For this exercise, write out exactly, and only, the lines running from the line that contains "parts.update(make_dust_box())" through the line that contains "if empty is".

◆ ◆ ◆ ◆ ◆ ◆ ◆

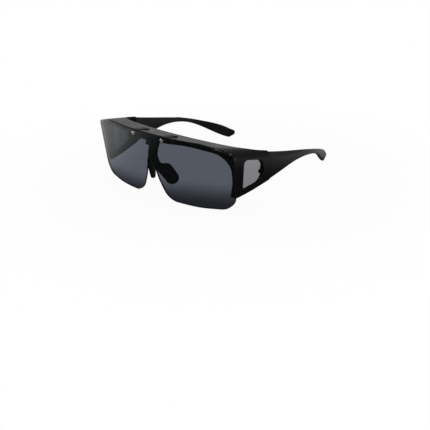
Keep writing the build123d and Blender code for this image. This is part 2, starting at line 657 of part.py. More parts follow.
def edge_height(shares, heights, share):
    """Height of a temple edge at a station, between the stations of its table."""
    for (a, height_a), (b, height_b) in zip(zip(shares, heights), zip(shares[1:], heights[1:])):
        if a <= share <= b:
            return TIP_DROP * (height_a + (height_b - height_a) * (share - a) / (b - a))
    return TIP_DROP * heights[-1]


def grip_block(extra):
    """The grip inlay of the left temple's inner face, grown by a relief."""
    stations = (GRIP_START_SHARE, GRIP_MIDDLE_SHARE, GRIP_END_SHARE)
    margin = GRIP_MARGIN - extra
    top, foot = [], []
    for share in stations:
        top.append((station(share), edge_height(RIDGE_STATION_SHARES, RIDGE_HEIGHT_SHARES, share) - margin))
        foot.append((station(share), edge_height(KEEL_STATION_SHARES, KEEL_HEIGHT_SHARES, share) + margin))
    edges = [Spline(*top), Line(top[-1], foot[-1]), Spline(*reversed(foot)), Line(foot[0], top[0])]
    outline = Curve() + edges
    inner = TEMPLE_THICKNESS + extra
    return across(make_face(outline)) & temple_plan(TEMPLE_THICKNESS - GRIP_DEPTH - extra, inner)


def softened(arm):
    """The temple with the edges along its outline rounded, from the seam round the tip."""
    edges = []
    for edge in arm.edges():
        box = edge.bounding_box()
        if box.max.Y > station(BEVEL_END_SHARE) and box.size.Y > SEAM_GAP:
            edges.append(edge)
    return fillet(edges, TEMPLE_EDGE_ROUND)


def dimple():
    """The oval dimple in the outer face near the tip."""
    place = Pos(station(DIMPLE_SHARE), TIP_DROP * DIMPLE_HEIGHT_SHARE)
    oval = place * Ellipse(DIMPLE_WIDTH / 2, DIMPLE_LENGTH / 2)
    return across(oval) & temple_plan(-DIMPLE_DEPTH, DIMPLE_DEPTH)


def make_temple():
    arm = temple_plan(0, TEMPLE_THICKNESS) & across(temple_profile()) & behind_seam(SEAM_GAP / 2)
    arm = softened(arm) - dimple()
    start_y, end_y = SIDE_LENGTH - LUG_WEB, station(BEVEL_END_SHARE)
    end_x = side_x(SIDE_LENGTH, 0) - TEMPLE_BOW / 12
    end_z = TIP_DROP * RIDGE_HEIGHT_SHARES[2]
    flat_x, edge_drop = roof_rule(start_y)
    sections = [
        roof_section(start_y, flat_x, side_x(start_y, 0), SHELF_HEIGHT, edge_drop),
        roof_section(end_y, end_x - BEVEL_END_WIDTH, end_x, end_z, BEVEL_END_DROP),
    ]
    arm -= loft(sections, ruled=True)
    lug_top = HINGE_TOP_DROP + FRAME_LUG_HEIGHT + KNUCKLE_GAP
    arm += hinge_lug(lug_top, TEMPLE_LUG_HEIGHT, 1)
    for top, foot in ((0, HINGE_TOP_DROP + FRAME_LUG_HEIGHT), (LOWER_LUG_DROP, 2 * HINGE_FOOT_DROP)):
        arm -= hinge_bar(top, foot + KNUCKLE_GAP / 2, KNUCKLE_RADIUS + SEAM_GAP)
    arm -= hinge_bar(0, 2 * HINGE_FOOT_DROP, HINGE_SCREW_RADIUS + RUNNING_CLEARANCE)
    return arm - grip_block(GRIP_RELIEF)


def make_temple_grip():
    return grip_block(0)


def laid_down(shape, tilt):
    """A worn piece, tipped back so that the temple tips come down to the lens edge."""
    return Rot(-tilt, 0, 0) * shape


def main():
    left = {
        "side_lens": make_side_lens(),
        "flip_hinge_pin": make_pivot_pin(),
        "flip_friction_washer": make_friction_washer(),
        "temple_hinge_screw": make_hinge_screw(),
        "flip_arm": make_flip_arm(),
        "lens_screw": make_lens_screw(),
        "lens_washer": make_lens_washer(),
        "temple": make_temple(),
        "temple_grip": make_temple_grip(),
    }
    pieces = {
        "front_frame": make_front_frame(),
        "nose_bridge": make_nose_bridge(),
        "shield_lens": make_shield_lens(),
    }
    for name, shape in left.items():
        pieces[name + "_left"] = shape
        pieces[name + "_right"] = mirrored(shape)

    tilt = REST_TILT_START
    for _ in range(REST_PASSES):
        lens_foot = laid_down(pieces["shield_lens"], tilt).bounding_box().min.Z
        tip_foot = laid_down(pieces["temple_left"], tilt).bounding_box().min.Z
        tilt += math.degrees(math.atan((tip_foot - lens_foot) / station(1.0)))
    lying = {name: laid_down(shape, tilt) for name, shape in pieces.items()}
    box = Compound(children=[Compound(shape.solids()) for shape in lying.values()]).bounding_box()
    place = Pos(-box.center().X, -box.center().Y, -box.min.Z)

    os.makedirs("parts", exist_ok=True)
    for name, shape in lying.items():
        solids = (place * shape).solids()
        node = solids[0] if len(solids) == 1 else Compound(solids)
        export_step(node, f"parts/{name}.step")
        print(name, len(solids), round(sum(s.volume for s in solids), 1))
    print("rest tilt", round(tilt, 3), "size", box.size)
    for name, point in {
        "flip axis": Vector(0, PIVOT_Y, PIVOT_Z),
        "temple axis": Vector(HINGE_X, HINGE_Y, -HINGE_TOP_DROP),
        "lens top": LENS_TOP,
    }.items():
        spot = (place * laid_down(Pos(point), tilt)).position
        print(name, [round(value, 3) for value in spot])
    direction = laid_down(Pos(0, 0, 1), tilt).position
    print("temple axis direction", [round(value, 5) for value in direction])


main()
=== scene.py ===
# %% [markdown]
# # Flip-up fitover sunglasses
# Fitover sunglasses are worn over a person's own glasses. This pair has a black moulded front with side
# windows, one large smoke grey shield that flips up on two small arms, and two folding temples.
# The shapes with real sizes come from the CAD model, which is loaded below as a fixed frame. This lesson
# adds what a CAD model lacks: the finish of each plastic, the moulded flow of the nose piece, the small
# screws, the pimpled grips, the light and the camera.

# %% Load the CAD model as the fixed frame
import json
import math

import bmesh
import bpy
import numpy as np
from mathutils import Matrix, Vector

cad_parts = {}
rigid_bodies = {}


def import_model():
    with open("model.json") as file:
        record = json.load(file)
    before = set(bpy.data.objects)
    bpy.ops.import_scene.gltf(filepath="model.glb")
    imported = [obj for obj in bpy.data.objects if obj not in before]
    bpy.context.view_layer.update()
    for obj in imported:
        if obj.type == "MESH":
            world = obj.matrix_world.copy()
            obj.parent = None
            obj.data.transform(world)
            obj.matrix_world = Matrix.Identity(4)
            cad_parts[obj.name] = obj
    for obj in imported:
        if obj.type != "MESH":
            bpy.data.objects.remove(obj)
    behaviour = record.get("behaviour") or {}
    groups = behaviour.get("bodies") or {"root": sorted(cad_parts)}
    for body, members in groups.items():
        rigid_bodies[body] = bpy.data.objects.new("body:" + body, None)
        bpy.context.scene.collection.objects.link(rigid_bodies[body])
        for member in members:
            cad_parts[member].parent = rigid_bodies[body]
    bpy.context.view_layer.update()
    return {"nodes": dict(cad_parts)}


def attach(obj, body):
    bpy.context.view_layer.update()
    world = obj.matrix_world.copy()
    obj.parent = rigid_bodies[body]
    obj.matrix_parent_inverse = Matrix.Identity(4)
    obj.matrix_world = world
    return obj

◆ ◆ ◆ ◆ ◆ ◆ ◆

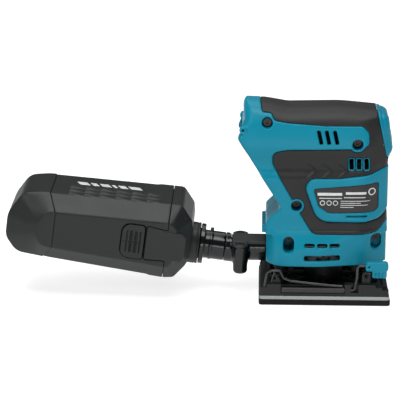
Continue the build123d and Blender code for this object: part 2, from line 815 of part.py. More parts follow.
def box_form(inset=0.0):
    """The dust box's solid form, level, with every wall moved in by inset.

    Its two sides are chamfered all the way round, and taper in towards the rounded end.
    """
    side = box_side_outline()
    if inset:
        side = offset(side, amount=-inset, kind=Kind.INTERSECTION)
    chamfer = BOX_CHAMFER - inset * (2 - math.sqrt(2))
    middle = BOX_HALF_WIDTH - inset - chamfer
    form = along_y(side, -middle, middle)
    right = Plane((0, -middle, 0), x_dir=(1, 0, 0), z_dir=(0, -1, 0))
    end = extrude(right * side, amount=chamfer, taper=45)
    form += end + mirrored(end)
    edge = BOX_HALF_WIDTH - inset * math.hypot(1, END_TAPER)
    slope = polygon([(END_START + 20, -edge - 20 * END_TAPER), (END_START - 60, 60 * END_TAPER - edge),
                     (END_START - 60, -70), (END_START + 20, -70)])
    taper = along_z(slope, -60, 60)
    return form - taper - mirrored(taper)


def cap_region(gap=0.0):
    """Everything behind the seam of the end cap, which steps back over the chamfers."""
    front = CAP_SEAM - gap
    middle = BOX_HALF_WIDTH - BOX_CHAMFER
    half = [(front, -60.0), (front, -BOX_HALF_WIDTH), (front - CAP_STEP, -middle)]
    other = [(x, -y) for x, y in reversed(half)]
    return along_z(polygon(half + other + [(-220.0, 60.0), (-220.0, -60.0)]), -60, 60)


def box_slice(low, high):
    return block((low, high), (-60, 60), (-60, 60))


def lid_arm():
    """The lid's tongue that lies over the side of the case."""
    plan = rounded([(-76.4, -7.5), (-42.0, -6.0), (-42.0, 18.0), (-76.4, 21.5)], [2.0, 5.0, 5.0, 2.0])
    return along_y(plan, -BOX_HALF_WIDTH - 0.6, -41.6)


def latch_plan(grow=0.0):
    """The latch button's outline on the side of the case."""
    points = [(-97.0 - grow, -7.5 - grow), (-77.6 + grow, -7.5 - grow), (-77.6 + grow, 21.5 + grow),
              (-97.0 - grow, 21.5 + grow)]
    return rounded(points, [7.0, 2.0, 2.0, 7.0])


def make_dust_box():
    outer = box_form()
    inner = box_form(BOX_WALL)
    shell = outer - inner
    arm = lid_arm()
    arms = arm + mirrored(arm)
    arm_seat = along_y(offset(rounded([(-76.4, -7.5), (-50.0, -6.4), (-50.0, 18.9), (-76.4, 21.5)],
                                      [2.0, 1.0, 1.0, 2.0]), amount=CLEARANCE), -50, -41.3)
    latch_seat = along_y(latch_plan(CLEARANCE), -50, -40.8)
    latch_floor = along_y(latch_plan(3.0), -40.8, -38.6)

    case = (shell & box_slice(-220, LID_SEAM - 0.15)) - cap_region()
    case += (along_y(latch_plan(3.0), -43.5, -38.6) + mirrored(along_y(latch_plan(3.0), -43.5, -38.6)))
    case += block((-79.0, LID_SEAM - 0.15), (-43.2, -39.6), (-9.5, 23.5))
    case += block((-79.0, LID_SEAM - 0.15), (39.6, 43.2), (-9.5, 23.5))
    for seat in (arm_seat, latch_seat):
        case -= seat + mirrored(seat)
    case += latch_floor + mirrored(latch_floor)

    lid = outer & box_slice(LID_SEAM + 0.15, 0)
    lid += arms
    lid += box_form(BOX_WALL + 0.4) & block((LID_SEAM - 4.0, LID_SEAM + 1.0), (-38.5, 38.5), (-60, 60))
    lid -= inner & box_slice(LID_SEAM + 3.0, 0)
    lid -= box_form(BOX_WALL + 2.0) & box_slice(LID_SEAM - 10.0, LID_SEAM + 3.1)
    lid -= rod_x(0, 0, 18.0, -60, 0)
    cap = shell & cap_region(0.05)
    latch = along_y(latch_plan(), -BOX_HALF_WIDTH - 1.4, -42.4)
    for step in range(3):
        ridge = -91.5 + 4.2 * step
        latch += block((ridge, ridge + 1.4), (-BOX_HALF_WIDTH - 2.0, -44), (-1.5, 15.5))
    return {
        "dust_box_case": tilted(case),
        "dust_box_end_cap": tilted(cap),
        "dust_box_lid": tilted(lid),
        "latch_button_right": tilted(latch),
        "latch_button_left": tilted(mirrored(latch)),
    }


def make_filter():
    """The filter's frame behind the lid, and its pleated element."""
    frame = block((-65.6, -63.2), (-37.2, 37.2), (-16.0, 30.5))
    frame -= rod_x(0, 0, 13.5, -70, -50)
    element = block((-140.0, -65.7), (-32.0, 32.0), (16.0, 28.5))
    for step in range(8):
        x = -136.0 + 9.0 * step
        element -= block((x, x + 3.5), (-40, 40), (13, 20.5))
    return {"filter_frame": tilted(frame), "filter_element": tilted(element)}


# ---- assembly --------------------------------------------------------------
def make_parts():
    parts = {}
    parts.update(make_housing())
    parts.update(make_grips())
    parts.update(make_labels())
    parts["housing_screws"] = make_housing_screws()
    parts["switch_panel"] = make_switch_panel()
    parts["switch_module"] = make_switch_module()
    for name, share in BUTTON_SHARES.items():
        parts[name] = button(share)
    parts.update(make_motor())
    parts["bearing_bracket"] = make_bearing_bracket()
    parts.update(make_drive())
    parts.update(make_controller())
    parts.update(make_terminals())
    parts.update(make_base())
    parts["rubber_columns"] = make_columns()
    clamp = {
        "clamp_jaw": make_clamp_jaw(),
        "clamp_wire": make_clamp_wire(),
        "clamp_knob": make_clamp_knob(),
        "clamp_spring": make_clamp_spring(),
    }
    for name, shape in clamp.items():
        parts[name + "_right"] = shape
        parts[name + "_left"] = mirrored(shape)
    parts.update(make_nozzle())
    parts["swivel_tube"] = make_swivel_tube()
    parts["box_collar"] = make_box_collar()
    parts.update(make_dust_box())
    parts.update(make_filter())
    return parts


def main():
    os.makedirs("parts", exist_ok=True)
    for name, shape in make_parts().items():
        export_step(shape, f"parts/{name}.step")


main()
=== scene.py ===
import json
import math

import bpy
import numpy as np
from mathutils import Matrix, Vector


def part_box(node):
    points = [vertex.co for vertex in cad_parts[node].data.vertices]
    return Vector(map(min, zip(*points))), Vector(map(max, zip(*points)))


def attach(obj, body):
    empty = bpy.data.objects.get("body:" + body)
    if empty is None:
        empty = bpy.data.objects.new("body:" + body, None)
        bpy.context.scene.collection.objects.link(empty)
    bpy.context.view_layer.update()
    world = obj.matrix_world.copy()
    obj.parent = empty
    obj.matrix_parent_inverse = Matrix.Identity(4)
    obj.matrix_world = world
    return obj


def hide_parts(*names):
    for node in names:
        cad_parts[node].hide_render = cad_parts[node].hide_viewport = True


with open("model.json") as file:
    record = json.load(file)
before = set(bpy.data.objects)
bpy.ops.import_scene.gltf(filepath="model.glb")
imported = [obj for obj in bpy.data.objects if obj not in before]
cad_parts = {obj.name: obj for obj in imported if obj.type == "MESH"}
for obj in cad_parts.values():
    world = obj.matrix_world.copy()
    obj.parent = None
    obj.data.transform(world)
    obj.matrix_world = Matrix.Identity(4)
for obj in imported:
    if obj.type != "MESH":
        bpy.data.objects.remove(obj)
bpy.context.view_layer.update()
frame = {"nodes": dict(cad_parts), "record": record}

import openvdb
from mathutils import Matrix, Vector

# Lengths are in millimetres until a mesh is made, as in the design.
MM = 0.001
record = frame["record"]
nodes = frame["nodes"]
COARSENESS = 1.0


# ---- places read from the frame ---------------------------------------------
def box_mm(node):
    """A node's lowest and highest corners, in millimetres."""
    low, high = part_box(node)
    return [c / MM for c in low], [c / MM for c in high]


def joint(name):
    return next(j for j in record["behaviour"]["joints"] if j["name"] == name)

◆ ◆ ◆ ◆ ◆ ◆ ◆

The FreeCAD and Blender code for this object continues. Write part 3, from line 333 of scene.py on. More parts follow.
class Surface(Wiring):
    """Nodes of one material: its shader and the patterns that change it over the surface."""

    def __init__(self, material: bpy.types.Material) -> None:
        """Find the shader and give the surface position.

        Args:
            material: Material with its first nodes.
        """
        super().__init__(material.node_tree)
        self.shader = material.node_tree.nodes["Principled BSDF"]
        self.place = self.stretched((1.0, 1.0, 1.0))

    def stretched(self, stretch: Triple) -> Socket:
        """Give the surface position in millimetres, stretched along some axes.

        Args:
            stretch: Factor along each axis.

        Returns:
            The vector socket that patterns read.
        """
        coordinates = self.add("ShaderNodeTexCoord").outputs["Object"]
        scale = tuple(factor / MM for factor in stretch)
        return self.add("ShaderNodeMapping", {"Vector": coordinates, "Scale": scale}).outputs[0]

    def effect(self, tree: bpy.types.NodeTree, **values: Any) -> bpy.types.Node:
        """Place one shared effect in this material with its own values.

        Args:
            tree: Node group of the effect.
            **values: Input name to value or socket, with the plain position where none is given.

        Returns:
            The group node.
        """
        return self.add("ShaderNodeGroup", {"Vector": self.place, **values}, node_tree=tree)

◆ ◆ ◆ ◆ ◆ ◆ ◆

**Written response**
    parts.update(make_dust_box())
    parts.update(make_filter())
    return parts


def main():
    os.makedirs("parts", exist_ok=True)
    for name, shape in make_parts().items():
        export_step(shape, f"parts/{name}.step")


main()
=== scene.py ===
import json
import math

import bpy
import numpy as np
from mathutils import Matrix, Vector


def part_box(node):
    points = [vertex.co for vertex in cad_parts[node].data.vertices]
    return Vector(map(min, zip(*points))), Vector(map(max, zip(*points)))


def attach(obj, body):
    empty = bpy.data.objects.get("body:" + body)
    if empty is None:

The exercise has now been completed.